++++ Available records

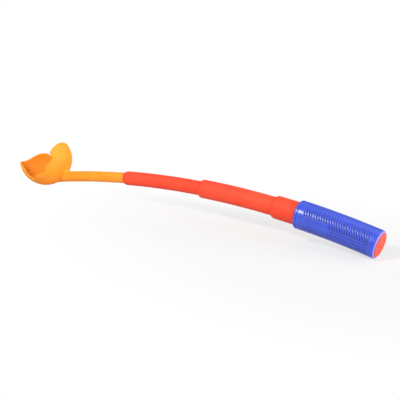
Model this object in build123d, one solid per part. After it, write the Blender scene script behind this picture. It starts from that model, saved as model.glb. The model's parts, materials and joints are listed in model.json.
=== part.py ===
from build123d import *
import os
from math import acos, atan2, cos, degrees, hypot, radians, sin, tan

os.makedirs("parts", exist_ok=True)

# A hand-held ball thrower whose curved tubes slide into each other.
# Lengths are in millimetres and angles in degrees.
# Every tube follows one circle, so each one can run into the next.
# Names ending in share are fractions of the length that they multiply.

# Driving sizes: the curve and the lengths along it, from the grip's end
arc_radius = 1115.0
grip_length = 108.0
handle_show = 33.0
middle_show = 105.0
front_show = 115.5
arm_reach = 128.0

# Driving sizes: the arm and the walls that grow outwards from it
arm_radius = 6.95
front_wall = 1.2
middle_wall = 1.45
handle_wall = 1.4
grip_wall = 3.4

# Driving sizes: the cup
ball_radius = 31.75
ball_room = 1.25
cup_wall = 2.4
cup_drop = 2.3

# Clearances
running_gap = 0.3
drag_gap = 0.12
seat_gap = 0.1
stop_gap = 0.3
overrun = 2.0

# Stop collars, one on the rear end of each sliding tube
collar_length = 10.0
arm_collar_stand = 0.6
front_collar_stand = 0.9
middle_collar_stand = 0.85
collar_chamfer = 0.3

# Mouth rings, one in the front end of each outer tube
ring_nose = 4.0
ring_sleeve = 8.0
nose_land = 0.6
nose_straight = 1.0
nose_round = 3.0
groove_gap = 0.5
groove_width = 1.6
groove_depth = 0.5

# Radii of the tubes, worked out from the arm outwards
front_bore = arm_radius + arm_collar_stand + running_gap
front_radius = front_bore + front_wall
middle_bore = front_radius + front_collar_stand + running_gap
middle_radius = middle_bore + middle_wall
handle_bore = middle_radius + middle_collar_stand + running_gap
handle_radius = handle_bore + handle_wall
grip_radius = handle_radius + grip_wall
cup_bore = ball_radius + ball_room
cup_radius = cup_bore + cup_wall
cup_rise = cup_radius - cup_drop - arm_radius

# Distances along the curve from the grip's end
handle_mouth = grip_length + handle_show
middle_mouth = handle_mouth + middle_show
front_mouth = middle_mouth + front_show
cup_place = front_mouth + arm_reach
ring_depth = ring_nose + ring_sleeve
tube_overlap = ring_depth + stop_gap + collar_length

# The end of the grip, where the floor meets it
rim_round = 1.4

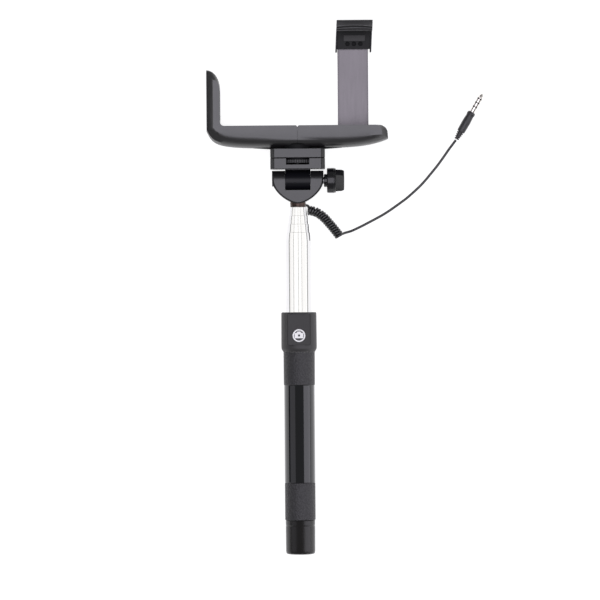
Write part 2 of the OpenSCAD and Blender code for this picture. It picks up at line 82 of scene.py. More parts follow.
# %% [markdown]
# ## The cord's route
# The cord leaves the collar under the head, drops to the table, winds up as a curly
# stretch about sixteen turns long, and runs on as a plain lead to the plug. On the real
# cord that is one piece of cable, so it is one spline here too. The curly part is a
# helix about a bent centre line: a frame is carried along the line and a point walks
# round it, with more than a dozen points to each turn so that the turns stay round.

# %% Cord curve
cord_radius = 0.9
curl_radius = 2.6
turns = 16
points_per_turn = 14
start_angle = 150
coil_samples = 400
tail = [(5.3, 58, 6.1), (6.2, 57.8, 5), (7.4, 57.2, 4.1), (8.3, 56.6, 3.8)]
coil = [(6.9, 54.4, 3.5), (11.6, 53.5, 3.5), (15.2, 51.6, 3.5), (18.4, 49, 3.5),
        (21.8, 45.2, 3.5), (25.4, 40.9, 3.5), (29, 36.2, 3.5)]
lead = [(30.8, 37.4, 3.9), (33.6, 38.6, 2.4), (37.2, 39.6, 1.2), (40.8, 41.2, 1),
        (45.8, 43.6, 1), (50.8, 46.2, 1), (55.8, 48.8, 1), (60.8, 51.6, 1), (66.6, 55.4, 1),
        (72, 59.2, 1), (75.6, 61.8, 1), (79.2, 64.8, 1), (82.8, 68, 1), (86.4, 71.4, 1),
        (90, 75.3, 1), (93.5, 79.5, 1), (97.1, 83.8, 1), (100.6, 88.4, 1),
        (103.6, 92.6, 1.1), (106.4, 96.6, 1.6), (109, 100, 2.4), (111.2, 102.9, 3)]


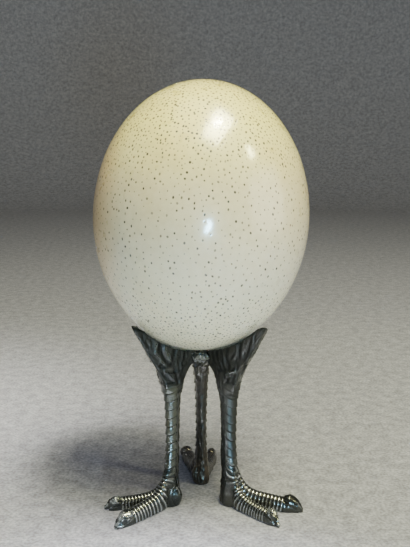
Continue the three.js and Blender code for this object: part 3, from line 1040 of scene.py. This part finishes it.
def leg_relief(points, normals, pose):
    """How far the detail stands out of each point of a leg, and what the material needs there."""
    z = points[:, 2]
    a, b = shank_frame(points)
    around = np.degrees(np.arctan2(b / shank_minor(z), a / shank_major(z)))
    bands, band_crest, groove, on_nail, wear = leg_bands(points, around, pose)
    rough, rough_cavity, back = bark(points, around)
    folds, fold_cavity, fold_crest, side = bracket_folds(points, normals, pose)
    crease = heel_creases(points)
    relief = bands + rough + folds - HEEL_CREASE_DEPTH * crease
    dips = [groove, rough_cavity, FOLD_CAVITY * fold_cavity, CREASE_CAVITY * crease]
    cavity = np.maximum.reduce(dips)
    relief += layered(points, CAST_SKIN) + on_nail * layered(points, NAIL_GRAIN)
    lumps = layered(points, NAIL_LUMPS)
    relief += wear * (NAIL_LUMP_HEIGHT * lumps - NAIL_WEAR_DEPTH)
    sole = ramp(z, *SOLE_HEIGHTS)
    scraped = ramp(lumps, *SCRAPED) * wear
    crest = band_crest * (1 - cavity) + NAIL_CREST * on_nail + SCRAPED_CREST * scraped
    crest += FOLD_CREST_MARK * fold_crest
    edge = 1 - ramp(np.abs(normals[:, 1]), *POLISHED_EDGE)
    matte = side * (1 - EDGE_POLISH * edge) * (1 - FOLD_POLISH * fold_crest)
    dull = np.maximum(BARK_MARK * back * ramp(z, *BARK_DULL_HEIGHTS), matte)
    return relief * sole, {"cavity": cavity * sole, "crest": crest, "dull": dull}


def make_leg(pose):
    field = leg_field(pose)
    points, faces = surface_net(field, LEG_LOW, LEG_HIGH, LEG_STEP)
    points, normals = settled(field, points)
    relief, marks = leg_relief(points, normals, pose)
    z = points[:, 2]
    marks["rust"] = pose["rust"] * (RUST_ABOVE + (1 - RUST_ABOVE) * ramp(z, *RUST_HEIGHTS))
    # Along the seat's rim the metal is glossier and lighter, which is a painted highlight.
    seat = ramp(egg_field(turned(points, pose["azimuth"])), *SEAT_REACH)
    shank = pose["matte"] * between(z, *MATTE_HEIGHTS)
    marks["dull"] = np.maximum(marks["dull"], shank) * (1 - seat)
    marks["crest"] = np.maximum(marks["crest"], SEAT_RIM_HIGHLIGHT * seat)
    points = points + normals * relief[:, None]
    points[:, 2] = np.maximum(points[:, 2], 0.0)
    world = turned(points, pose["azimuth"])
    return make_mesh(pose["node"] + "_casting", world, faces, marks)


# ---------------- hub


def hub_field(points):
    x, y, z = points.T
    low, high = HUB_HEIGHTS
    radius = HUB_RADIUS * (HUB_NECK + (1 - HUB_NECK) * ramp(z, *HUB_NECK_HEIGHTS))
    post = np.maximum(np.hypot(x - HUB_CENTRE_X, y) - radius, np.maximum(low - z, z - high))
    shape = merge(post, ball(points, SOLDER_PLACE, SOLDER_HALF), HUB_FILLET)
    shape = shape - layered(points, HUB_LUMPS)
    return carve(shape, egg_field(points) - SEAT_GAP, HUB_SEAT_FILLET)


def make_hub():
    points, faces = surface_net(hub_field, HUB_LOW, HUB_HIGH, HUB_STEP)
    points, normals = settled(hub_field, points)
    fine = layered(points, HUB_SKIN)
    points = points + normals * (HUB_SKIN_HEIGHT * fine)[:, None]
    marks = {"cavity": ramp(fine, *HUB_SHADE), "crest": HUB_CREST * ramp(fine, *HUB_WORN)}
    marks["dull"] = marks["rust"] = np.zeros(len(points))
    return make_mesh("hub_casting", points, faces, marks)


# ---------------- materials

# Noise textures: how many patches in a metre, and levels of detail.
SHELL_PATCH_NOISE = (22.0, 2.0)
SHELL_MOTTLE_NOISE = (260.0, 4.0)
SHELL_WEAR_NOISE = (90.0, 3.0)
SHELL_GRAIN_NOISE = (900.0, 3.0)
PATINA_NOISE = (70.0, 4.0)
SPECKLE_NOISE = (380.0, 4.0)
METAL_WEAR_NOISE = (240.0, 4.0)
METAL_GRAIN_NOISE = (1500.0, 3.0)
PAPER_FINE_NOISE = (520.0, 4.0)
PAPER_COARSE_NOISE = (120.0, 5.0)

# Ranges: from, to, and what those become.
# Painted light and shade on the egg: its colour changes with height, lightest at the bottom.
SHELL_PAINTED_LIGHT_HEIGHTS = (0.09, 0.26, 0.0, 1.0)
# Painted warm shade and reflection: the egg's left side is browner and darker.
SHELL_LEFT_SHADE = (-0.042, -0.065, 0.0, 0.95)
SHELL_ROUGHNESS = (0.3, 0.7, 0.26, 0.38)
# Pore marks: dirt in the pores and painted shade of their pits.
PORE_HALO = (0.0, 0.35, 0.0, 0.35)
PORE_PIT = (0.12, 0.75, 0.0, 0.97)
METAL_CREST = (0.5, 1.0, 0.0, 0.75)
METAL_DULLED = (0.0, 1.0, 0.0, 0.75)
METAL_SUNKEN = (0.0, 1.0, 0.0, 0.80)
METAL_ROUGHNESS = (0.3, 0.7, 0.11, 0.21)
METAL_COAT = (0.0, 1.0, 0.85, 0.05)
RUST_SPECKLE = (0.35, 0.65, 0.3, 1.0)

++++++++
++++ Available records

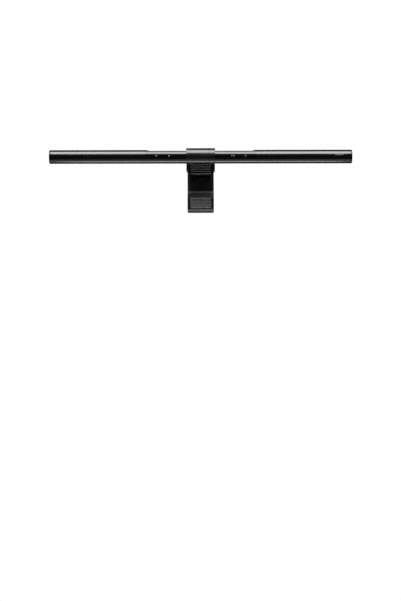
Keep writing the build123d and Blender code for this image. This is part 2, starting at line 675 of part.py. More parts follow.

++++++++
++++ Available records

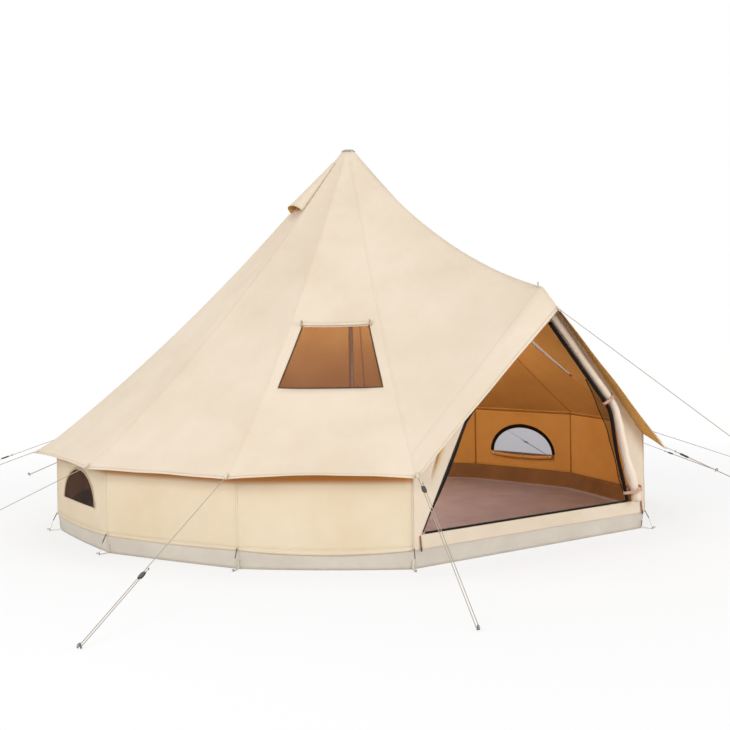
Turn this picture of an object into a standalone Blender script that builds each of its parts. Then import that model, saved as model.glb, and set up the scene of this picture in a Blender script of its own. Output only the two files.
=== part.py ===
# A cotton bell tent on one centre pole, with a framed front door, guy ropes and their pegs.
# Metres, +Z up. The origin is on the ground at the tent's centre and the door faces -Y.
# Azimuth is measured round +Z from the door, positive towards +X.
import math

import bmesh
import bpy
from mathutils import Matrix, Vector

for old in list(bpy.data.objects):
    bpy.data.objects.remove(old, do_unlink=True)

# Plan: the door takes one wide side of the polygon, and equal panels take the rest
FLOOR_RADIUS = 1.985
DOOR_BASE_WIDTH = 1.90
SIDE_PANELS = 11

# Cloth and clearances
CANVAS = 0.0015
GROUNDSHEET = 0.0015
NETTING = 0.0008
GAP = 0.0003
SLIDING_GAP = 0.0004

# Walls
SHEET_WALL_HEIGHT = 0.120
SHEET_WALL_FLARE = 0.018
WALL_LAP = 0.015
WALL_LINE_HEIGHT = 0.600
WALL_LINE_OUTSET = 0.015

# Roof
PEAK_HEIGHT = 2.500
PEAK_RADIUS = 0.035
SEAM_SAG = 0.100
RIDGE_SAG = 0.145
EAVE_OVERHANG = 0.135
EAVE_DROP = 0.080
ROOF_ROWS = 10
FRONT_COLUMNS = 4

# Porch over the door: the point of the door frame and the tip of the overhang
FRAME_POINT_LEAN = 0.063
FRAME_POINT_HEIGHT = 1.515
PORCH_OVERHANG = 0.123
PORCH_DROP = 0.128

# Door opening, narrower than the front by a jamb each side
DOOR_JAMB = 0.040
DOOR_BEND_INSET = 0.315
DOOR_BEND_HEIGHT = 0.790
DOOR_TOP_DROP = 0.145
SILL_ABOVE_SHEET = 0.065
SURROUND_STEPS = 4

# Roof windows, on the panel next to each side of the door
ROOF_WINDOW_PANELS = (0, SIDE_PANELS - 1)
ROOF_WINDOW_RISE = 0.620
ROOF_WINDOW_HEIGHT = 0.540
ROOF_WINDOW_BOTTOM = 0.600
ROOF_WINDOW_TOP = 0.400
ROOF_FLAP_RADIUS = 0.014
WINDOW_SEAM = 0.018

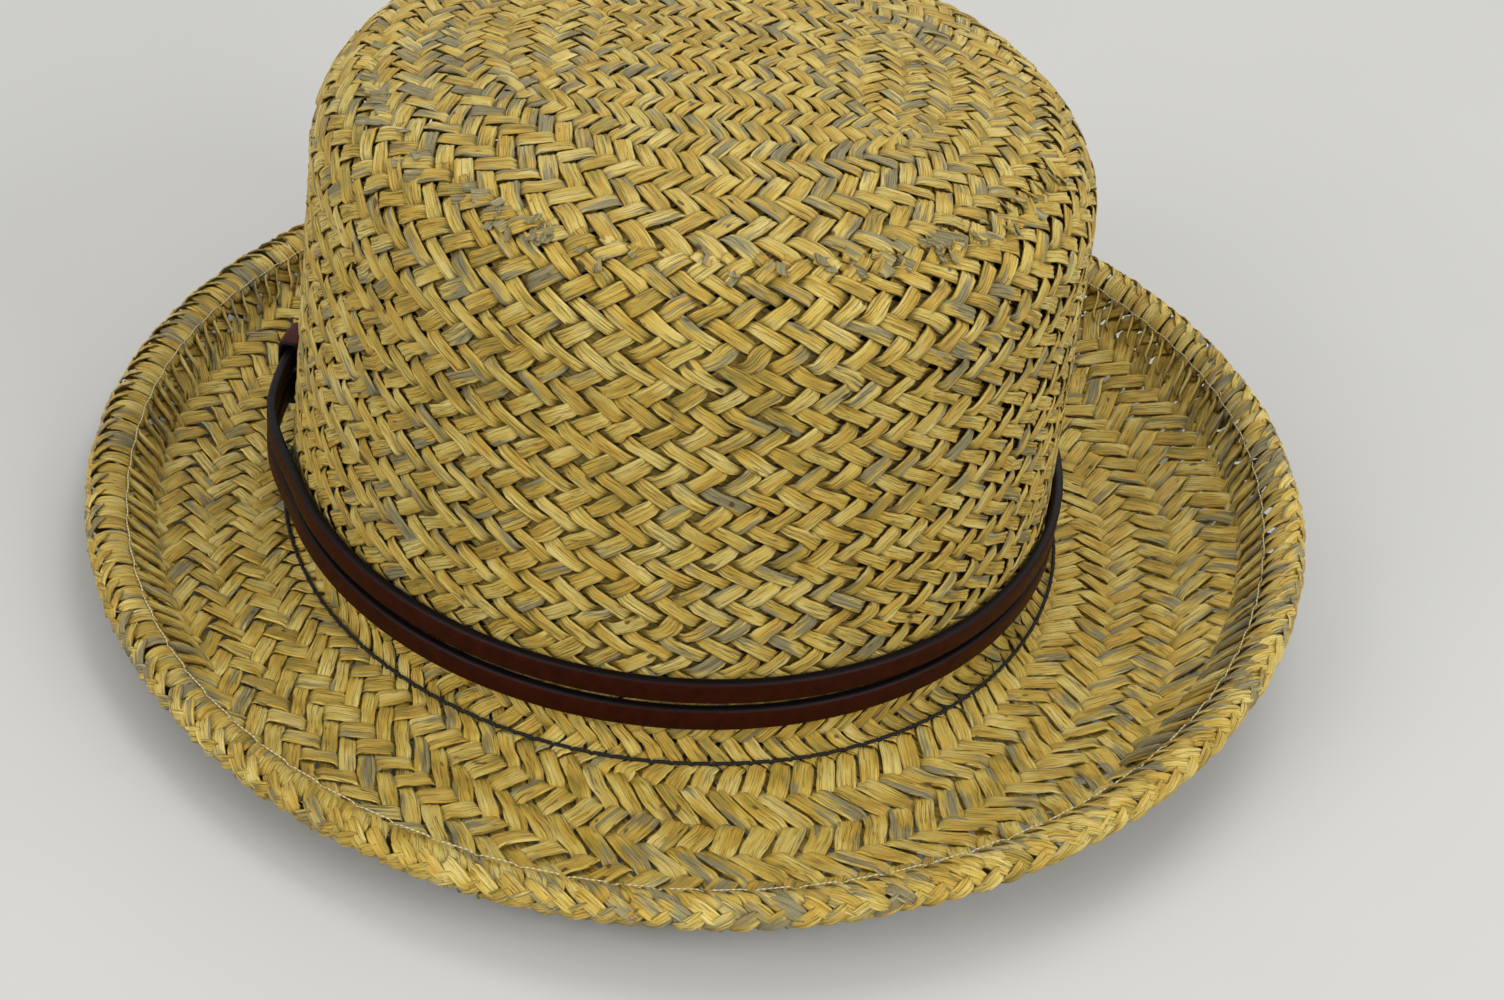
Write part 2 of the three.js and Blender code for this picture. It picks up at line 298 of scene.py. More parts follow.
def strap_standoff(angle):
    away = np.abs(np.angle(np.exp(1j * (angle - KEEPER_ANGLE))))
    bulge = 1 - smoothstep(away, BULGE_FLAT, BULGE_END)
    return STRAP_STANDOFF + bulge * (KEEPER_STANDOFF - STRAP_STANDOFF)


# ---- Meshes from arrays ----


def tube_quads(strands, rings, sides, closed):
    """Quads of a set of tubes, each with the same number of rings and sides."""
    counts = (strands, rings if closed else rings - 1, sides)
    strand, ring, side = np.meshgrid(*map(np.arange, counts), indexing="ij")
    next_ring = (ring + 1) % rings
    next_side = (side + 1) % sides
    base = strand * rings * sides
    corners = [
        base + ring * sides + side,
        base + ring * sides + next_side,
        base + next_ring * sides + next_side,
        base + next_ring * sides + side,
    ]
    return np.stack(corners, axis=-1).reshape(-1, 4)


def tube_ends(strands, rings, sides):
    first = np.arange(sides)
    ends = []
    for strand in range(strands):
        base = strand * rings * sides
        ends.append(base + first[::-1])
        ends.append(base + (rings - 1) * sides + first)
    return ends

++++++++

**Set problem**
In the listing above, find the line with "Turn this picture" and the line with "WINDOW_SEAM = 0.018". Output those two lines and every line between them, exactly as written.

**Task answer**
Turn this picture of an object into a standalone Blender script that builds each of its parts. Then import that model, saved as model.glb, and set up the scene of this picture in a Blender script of its own. Output only the two files.
=== part.py ===
# A cotton bell tent on one centre pole, with a framed front door, guy ropes and their pegs.
# Metres, +Z up. The origin is on the ground at the tent's centre and the door faces -Y.
# Azimuth is measured round +Z from the door, positive towards +X.
import math

import bmesh
import bpy
from mathutils import Matrix, Vector

for old in list(bpy.data.objects):
    bpy.data.objects.remove(old, do_unlink=True)

# Plan: the door takes one wide side of the polygon, and equal panels take the rest
FLOOR_RADIUS = 1.985
DOOR_BASE_WIDTH = 1.90
SIDE_PANELS = 11

# Cloth and clearances
CANVAS = 0.0015
GROUNDSHEET = 0.0015
NETTING = 0.0008
GAP = 0.0003
SLIDING_GAP = 0.0004

# Walls
SHEET_WALL_HEIGHT = 0.120
SHEET_WALL_FLARE = 0.018
WALL_LAP = 0.015
WALL_LINE_HEIGHT = 0.600
WALL_LINE_OUTSET = 0.015

# Roof
PEAK_HEIGHT = 2.500
PEAK_RADIUS = 0.035
SEAM_SAG = 0.100
RIDGE_SAG = 0.145
EAVE_OVERHANG = 0.135
EAVE_DROP = 0.080
ROOF_ROWS = 10
FRONT_COLUMNS = 4

# Porch over the door: the point of the door frame and the tip of the overhang
FRAME_POINT_LEAN = 0.063
FRAME_POINT_HEIGHT = 1.515
PORCH_OVERHANG = 0.123
PORCH_DROP = 0.128

# Door opening, narrower than the front by a jamb each side
DOOR_JAMB = 0.040
DOOR_BEND_INSET = 0.315
DOOR_BEND_HEIGHT = 0.790
DOOR_TOP_DROP = 0.145
SILL_ABOVE_SHEET = 0.065
SURROUND_STEPS = 4

# Roof windows, on the panel next to each side of the door
ROOF_WINDOW_PANELS = (0, SIDE_PANELS - 1)
ROOF_WINDOW_RISE = 0.620
ROOF_WINDOW_HEIGHT = 0.540
ROOF_WINDOW_BOTTOM = 0.600
ROOF_WINDOW_TOP = 0.400
ROOF_FLAP_RADIUS = 0.014
WINDOW_SEAM = 0.018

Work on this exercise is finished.